TL;DR: How to share a large (200MB) read only dict between multiple processes in a performant way, that is accessed VERY heavily without each process having a full copy in memory.
EDIT: It looks like if I just pass the dictionary as the argument for the multiprocessing.Pool/Process, it won't actually create a copy unless a worker modifies the dictionary. I just assumed it would copy. This behavior seems to be Unix only where fork is available and even then not always. But if so, it should solve my problem until this is converted to an ETL job.
What I'm trying to do:
I have a task to improve a script that replicates data from one store to another. Normalizing and transforming the data on the way. This task works on the scale of around 100 million documents coming from the source document store that get rolled up and pushed to another destination document store.
Each document has an ID and there is another document store is that essentially a key value store of those ID's mapped to some additional information needed for this task. This store is a lot smaller and doing queries against it while document from the main store come through, is not really an option without heavy caching and that heavy cache ends up being a copy of the whole thing very quickly. I just create the whole dictionary dictionary from that entire store at beginning before starting anything and use that. That dictionary is around ~200MB in size. Note that this dictionary is only ever read from.

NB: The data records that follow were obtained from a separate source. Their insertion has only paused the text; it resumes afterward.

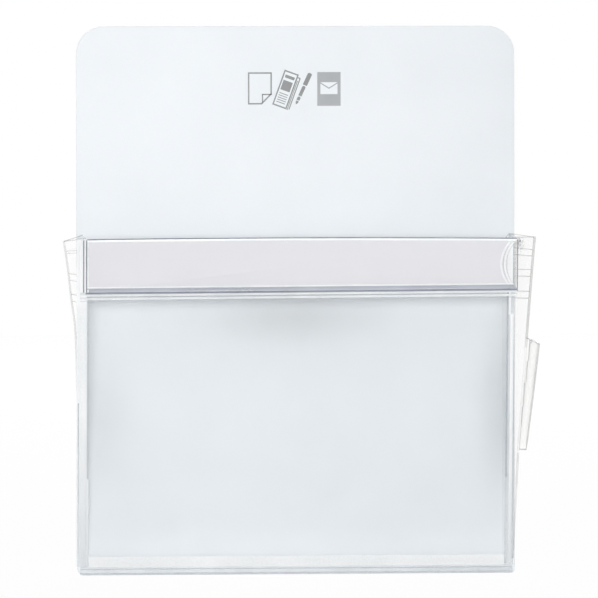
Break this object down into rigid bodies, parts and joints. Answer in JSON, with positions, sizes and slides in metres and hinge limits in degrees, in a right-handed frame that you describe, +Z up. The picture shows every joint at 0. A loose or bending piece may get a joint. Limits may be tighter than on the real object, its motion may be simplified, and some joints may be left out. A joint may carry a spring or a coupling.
{
  "type": "magnetic document pocket",
  "caption": "White backing sheet with magnets behind and a clear gusseted document pocket in front, with a label sleeve along its mouth and a pen sleeve at its side.",
  "frame": {"origin": "centre of the middle magnet's rear face, on the surface of the steel board", "axes": "+Z up along the backing sheet; -Y away from the board towards the reader; +X to the reader's right"},
  "size_m": [0.2395, 0.0243, 0.275],
  "materials": {
    "white_sheet": "fine-grained white plastic sheet",
    "magnet_rubber": "matt flexible magnet",
    "clear_film": "satin clear film",
    "weld_film": "fused clear film",
    "label_paper": "matt card"
  },
  "bodies": {
    "root": {"backing_sheet": "white_sheet", "magnet_strip_top": "magnet_rubber", "magnet_strip_middle": "magnet_rubber", "magnet_strip_bottom": "magnet_rubber", "bottom_seam": "weld_film", "left_rear_seam": "weld_film", "right_rear_seam": "weld_film"},
    "front": {"front_film": "clear_film", "left_front_seam": "weld_film", "right_front_seam": "weld_film", "label_sleeve": "clear_film", "label_foot_seam": "weld_film", "label_end_seam": "weld_film", "label_top_fold": "weld_film"},
    "label": {"label_card": "label_paper"},
    "left_rear_gusset": {"left_rear_leaf": "clear_film"},
    "left_front_gusset": {"left_front_leaf": "clear_film"},
    "right_rear_gusset": {"right_rear_leaf": "clear_film"},
    "right_front_gusset": {"right_front_leaf": "clear_film", "pen_sleeve": "clear_film"}
  },
  "joints": [
    {"name": "front_tilt", "type": "hinge", "parent": "root", "child": "front", "pos_m": [0, -0.00295, -0.1331], "axis": [1, 0, 0], "range_deg": [-5.6, 1.5], "stiffness_Nm_per_rad": 0.3, "springref_deg": -0.4},
    {"name": "label_slide", "type": "slide", "parent": "front", "child": "label", "axis": [1, 0, 0], "range_m": [0, 0.205]},
    {"name": "left_rear_fold", "type": "hinge", "parent": "root", "child": "left_rear_gusset", "pos_m": [-0.107, -0.00245, -0.1331], "axis": [0, 0, 1], "range_deg": [-36.5, 9.8]},
    {"name": "right_rear_fold", "type": "hinge", "parent": "root", "child": "right_rear_gusset", "pos_m": [0.107, -0.00245, -0.1331], "axis": [0, 0, -1], "range_deg": [-36.5, 9.8]},
    {"name": "left_front_fold", "type": "hinge", "parent": "front", "child": "left_front_gusset", "pos_m": [-0.107, -0.00295, -0.1331], "axis": [0, 0.1219, -0.9925], "range_deg": [-36.5, 9.8]},
    {"name": "right_front_fold", "type": "hinge", "parent": "front", "child": "right_front_gusset", "pos_m": [0.107, -0.00295, -0.1331], "axis": [0, -0.1219, 0.9925], "range_deg": [-36.5, 9.8]}
  ],
  "couplings": [
    {"joint": "left_rear_fold", "follows": "front_tilt", "ratio": 6.5},
    {"joint": "right_rear_fold", "follows": "front_tilt", "ratio": 6.5},
    {"joint": "left_front_fold", "follows": "front_tilt", "ratio": 6.5},
    {"joint": "right_front_fold", "follows": "front_tilt", "ratio": 6.5}
  ]
}
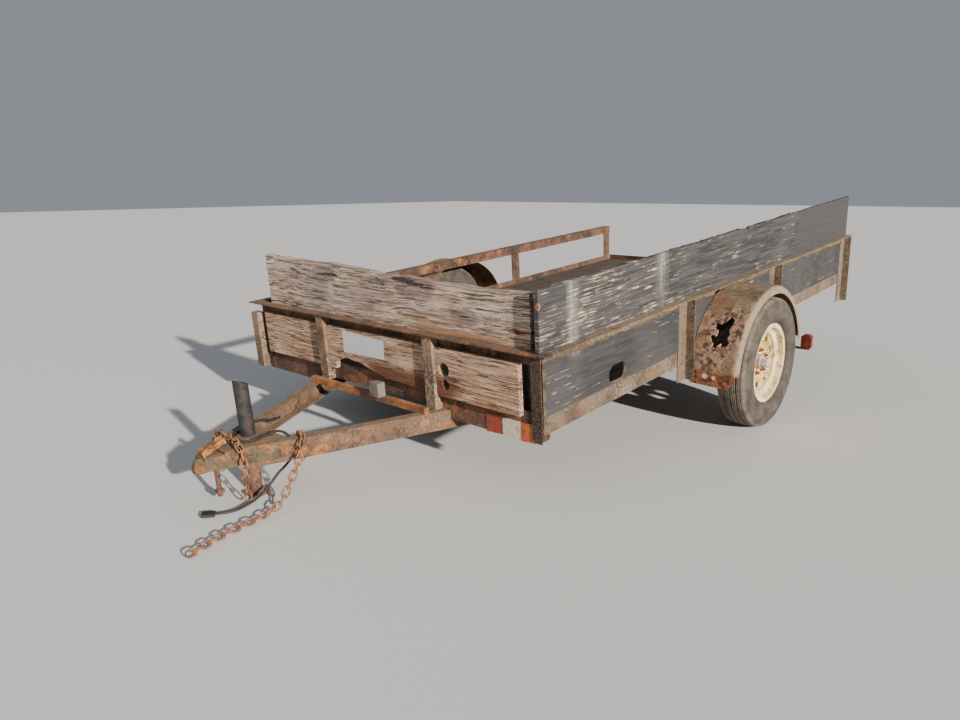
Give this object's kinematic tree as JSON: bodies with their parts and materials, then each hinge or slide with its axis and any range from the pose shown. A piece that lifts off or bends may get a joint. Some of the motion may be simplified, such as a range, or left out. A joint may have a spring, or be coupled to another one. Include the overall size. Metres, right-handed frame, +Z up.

For this I have setup multiprocessing and have around 30 concurrent processes. I've divided the work for each process such that each hit a different indices and can do the whole thing in around 4 hours.
I have noticed that I am extremely CPU bound when doing the following 2 things:
- Using a thread pool/threads (what i'm currently doing) so each thread can access the dict without issue. The GIL is killing me and I have one process maxing out at 100% all the time with other CPU's sitting idle. Switching to PyPy helped a lot, but i'm still not happy with this approach.
- Creating a Multiprocessing.Manager().dict() for the large dict and having the child processes access through that. The server process that this approach creates is constantly at 100% cpu. I don't know why, as I only ever read from this dictionary so I doubt it's a locking thing. I don't know how the Manager works internally but i'm guessing that the child processes are connecting via Pipes/Sockets for each fetch and the overhead of this is massive. It also suggests that using Reddis/Memcache will have the same problem if true. Maybe it can be configured better?
I am Memory bound when doing these things:
- Using a SharedMemory view. You can't seem to do this for dicts like I need to. I can serialize the dict to get into the shared view, but for it to be usable on the Child process you need serialize the data to an actual usable dict which creates the copy in the process.
I strongly suspect that unless I've missed something I'm just going to have to "download more ram" or rewrite from Python into something without a GIL (or use ETL like it should be done in...).
In the case of ram, what is the most efficient way to store a dict like this to make it sting less? It's currently a standard dict mapped to a tuple of the extra information consisting of 3 long/float.
doc_to_docinfo = { "ID1": (5.2, 3.0, 455), }
Are there any more efficient hashmap implementations for this use case than what i'm doing?